Cardenas began the 2024 season back with Durham, hitting .281/.346/.530 with 11 home runs and 28 RBI across 49 appearances.

===Philadelphia Phillies===
On June 6, 2024, Cardenas was traded to the Philadelphia Phillies in exchange for cash considerations. In 26 games for the Triple–A Lehigh Valley IronPigs, Cardenas batted .269/.342/.587 with nine home runs, 28 RBI, and five stolen bases.

===Samsung Lions===
On July 10, 2024, Cardenas signed a one-year, $477,000 contract with the Samsung Lions of the KBO League.
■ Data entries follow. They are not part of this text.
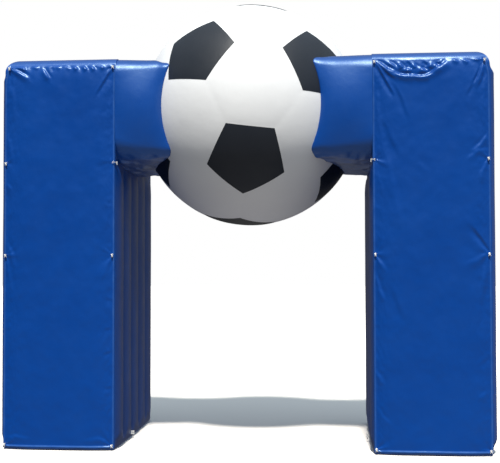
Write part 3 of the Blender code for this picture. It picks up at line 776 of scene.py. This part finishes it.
def crease_lift(crease, across, up):
    """How far one crease lifts the cloth here."""
    line, width, height, lean = crease
    reach = 6.0 * width
    if not min(p[0] for p in line) - reach < across < max(p[0] for p in line) + reach:
        return 0.0
    if not min(p[1] for p in line) - reach < up < max(p[1] for p in line) + reach:
        return 0.0
    here = Vector((across, up))
    best = None
    walked = 0.0
    total = sum((Vector(b) - Vector(a)).length for a, b in zip(line, line[1:]))
    for a, b in zip(line, line[1:]):
        start = Vector(a)
        run = Vector(b) - start
        length = run.length
        part = min(max((here - start).dot(run) / (length * length), 0.0), 1.0)
        offset = here - (start + run * part)
        distance = offset.length
        if best is None or distance < best[0]:
            signed = (run.x * offset.y - run.y * offset.x) / length
            best = (distance, signed, (walked + part * length) / total)
        walked += length
    distance, signed, part = best
    above = signed if line[-1][0] >= line[0][0] else -signed
    ends = 1.0 - 0.75 * abs(2.0 * part - 1.0) ** 3
    width *= 0.8 + 0.4 * part
    slow = width * (1.0 + 1.3 * abs(lean)) if above < 0.0 else width
    trough = abs(lean) * bell(above - 1.6 * width, width) * bell(distance, 2.6 * width)
    return height * ends * (bell(distance, slow) - 0.8 * trough)


def tie_pucker(side, across, up):
    """Fine creases that run out from each tie."""
    lift = 0.0
    for row in EYELET_ROWS:
        if abs(up - row.height) > 0.4:
            continue
        for outer in (False, True):
            away = Vector((across - eyelet_across(row, outer), up - row.height))
            distance = away.length
            if distance > 0.4:
                continue
            angle = math.atan2(away.y, away.x)
            phase = 1.7 * side + 2.3 * row.height + (0.9 if outer else 0.0)
            wave = ripple(2.2 * math.cos(angle) + phase, 2.2 * math.sin(angle), 3.0 * distance + phase)
            lift += 0.013 * wave * ease(distance / 0.03) * math.exp(-distance / 0.11)
    return lift


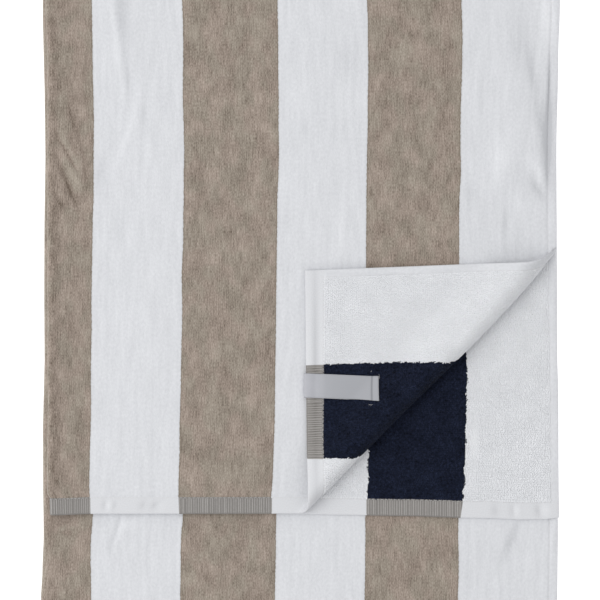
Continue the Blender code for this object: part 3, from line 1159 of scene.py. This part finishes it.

In seven games for Samsung, he hit .333/.360/.667 with two home runs and five RBI. Cardenas was released by Samsung following the signing of Lewin Díaz on August 12.

===Kiwoom Heroes===
On November 25, 2024, Cardenas signed a $600,000 contract with the Kiwoom Heroes of the KBO League. On June 5, 2025, Cardenas was ruled out for six weeks due to a flexor injury in his right arm, and was temporary replaced by Stone Garrett. Cardenas returned to play in 86 games and hit .253 with seven home run and 42 RBI before missing the end of the season due to a broken finger. He became a free agent following the season.